Employers are pushing back hard against these precedents – and they seem to have the ear of the federal government. Business lobbyists predict billions in back payments arising from the annual leave decision, and are demanding legislative changes to avoid those costs. Kelly O’Dwyer, Minister for Jobs and Industrial Relations, has promised to investigate the idea. Some business groups are even proposing a brand new category of “perma-flexi” workers, who would receive a (smaller) wage loading for accepting casual status for years at a time. Anxious to preserve this highly profitable staffing practice, business leaders seem oblivious to the oxymoron inherent in their proposal for permanent casual work.

Business complaints about the costs of treating casual workers fairly ring hollow. The 25 percent casual loading system was never intended as a carte blanche: that is, a kind of “permit” that granted employers permission to keep workers in perpetual insecurity, denied access to basic security and regular entitlements.
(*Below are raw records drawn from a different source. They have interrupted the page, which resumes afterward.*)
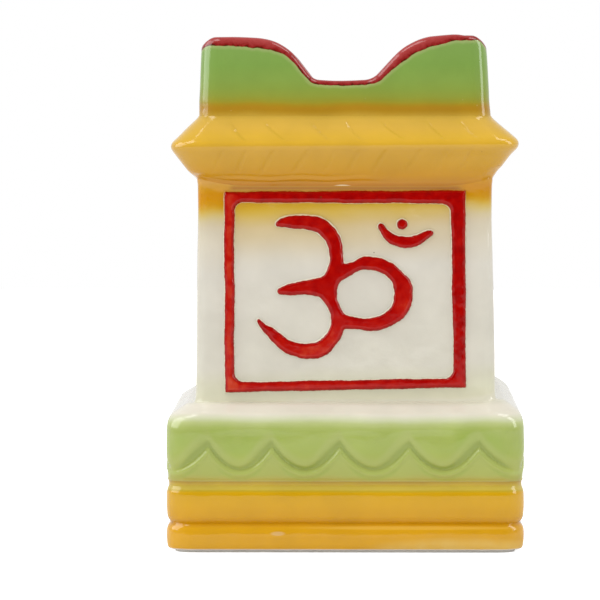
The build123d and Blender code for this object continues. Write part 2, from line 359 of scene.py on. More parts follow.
def scallop_tree():
    """Presses the scalloped groove: a soft fall from the petals to a floor line, then a rounded ledge.

    It leaves three values on the points for the glaze: pressed, from 0 down to -1, under_mm, how far a
    point lies below the groove's floor line, and over_mm, how far it lies above the petals' edge.
    """
    tree, given = new_shape_tree("press_scallops", SCALLOP)
    phase, press, outward = [
        add(tree, "GeometryNodeInputNamedAttribute", {"Name": name}, data_type=kind)
        for name, kind in (("phase", "FLOAT"), ("press", "FLOAT"), ("outward", "FLOAT_VECTOR"))]
    height = add(tree, "ShaderNodeSeparateXYZ", [add(tree, "GeometryNodeInputPosition")], out="Z")
    # 0 in the middle of a scallop and 1 at its cusps
    nearest = add(tree, MATH, [phase], "ROUND")
    side = add(tree, MATH, [phase, nearest], "SUBTRACT")
    off = add(tree, MATH, [add(tree, MATH, [side], "ABSOLUTE"), 2.0], "MULTIPLY")
    square = add(tree, MATH, [off, off], "MULTIPLY")
    # The petals bulge on their left and run up straight on their right
    curved = add(tree, RANGE, [off], **SMOOTH)
    on_right = add(tree, MATH, [side, 0.0], "GREATER_THAN")
    bent = add(tree, MIX, {"Factor": on_right, "A": square, "B": curved}, out="Result", data_type="FLOAT")
    lines = []
    for line, share in (("Petal", bent), ("Floor", square), ("Ledge", square)):
        trough = add(tree, MATH, [given["Base"], given[line + " trough"]], "ADD")
        lines.append(add(tree, MATH, [share, given[line + " rise"], trough], "MULTIPLY_ADD"))
    petal, floor, ledge = lines
    crest = add(tree, MATH, [add(tree, MATH, [floor, ledge], "ADD"), 0.5], "MULTIPLY")
    down = add(tree, MATH, [given["Depth"], -1.0], "MULTIPLY")
    back = add(tree, MATH, [given["Lip"], -1.0], "MULTIPLY")
    total = 0.0
    # Each step leads from one line to another, and the wall's shift from one value to another
    steps = ((floor, petal, down, 0.0), (floor, crest, 0.0, given["Depth"]), (crest, ledge, 0.0, back))
    for step in steps:
        total = add(tree, MATH, [add(tree, RANGE, [height, *step], **SMOOTH), total], "ADD")
    total = add(tree, MATH, [total, press], "MULTIPLY")
    offset = add(tree, VECTOR, {0: outward, "Scale": total}, "SCALE")
    pressed = add(tree, MATH, [total, given["Depth"]], "DIVIDE")
    under = add(tree, MATH, [add(tree, MATH, [floor, height], "SUBTRACT"), 1 / MM], "MULTIPLY")
    over = add(tree, MATH, [add(tree, MATH, [height, petal], "SUBTRACT"), 1 / MM], "MULTIPLY")
    shape = given["Geometry"]
    for name, value in (("pressed", pressed), ("under_mm", under), ("over_mm", over)):
        shape = add(tree, "GeometryNodeStoreNamedAttribute", {0: shape, "Name": name, "Value": value},
                    data_type="FLOAT", domain="POINT")
    moved = add(tree, "GeometryNodeSetPosition", {0: shape, "Offset": offset})
    return finish_tree(tree, moved, given["Material"])


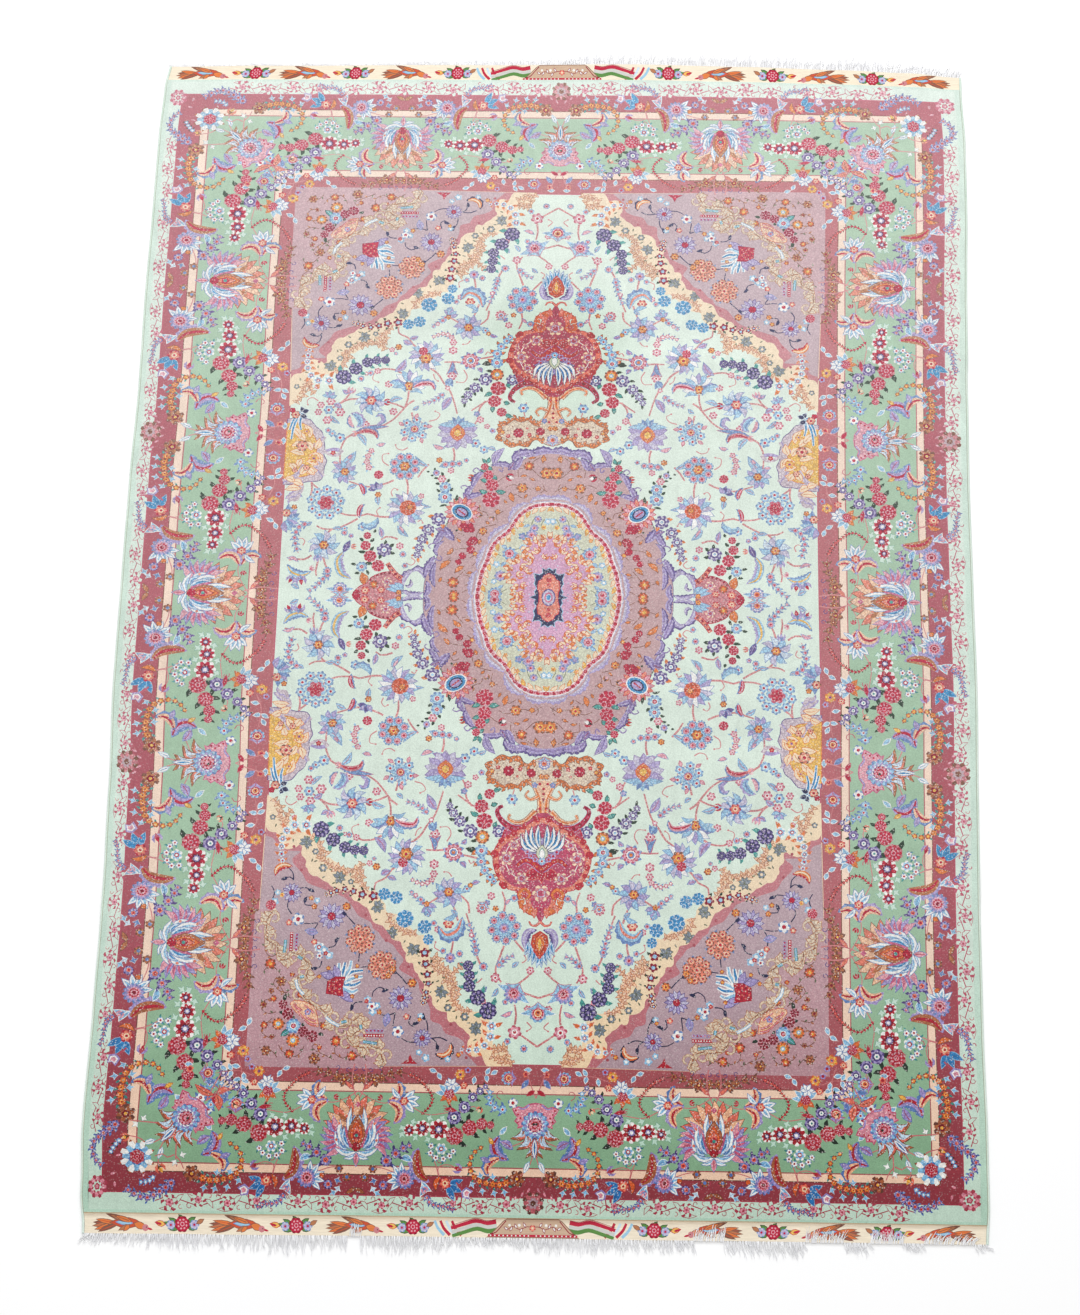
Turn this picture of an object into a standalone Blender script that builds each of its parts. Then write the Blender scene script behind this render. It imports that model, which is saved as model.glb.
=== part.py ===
"""Persian rug, about 2 x 3 m, lying flat: a knotted pile ground with flat-woven bands at
both ends, an overcast cord along each side, and a fringe of warp ends at each end.

Metres, +Z up. +Y runs along the rug to its far end, +X to its right side, and the origin is
under the middle of the rug, on the floor.

A place on the rug is given in weave coordinates: u runs from -1 at the left edge to 1 at the
right edge, and v is the distance in metres from the weave's middle line along the rug. The
function lie() says where such a place lies on the floor: a handmade rug is not quite
square, its ends bow, and its middle line sits a little towards the far end.
"""

import math
import random

import bmesh
import bpy
from mathutils import Vector

RUG_NAME = "persian_rug"

# The knotted ground and its end bands.
PILE_HALF_LENGTH = 1.459
BAND_HALF_LENGTH = 1.500
PILE_THICKNESS = 0.008
BAND_THICKNESS = 0.003
STEP_WIDTH = 0.001

# Borders, as the weave coordinate of each border's outer line (sides, ends).
ROSE_LINE = (0.953, 1.4155)
STRIPE_LINE = (0.898, 1.371)
GREEN_LINE = (0.879, 1.352)
INNER_STRIPE_LINE = (0.708, 1.190)
INNER_ROSE_LINE = (0.690, 1.171)
FIELD_LINE = (0.641, 1.125)

# The weave's middle line lies this far towards the far end.
DRIFT = 0.048
# The origin lies this far from the middle of a weave without drift, between the fringes.
CENTRE_Y = 0.0080

# How far each side edge stands from the rug's long centre line, by place along the rug.
SIDE_COLUMNS = ("along", "left", "right")
SIDE_EDGES = (
    (-1.50, 0.9920, 1.0060),
    (-1.41, 1.0025, 1.0110),
    (-1.25, 1.0100, 1.0105),
    (-1.00, 1.0050, 1.0060),
    (-0.72, 1.0025, 1.0050),
    (-0.45, 1.0065, 1.0075),
    (-0.18, 1.0145, 1.0105),
    (0.10, 1.0135, 1.0065),
    (0.35, 1.0120, 1.0035),
    (0.60, 1.0065, 1.0045),
    (0.85, 1.0075, 1.0080),
    (1.12, 1.0040, 1.0135),
    (1.30, 1.0025, 1.0135),
    (1.45, 0.9965, 1.0065),
    (1.53, 0.9850, 1.0060),
)

# How far the end bands' outer edges lie past a straight line, positive to the far end.
END_COLUMNS = ("u", "near", "far")
END_BOWS = (
    (-1.00, -0.008, 0.010),
    (-0.75, -0.006, 0.016),
    (-0.25, -0.002, 0.023),
    (0.20, -0.001, 0.030),
    (0.45, 0.001, 0.026),
    (0.70, 0.002, 0.019),
    (0.87, 0.003, 0.012),
    (1.00, 0.003, 0.000),
)
# The bow starts inside the end borders and grows by this power towards the edge.
BOW_START = 1.05
BOW_POWER = 4.5

# Soft ridges left by folding for storage: where each crosses the left and right edges, the
# width of its rise, and its height above the floor at each edge.
FOLD_COLUMNS = ("left_v", "right_v", "width", "left_height", "right_height")
FOLDS = (
    (0.60, 0.665, 0.050, 0.0012, 0.0034),
    (-0.05, -0.01, 0.060, 0.0012, 0.0010),
    (-0.77, -0.700, 0.050, 0.0026, 0.0034),
)
FOLD_FOOT = 0.0004

# Overcast cord along each side.
CORD_RADIUS = 0.003
GAP = 0.0003

# Fringe: a line of knots along each end band, with the locks of warp ends fused to it.
LOCKS = 132
ROOT_DEPTH = 0.006
ROOT_HEIGHT = 0.0026
ROOT_SHARE = 0.52
TIP_HALF_WIDTH = 0.0014
TIP_HEIGHT = 0.0012
LOCK_STEPS = (0.36, 0.70, 1.0)
FRINGE_INSET = 0.004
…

Employers who used casual workers only where originally intended – that is, in temporary or irregular shifts – can continue to do so without significant extra costs.

However, while promising, these recent decisions do not fully address the misuse of casual work. Casual workers should have broader options to convert to permanent status after shorter periods (say, six months) in a regular position.  And the application of casual employment rules (which deny termination pay and notice of dismissal to workers, as well as access to paid leave) should be restricted to carefully-defined and genuine situations of temporary or volatile demand.

Nevertheless, these recent decisions are an important recognition that employers have been abusing this form of employment. And they are a wake-up call to employers, who should now think hard about reducing their reliance on casual staffing – and get back to creating steady jobs that workers (and their families) can count on.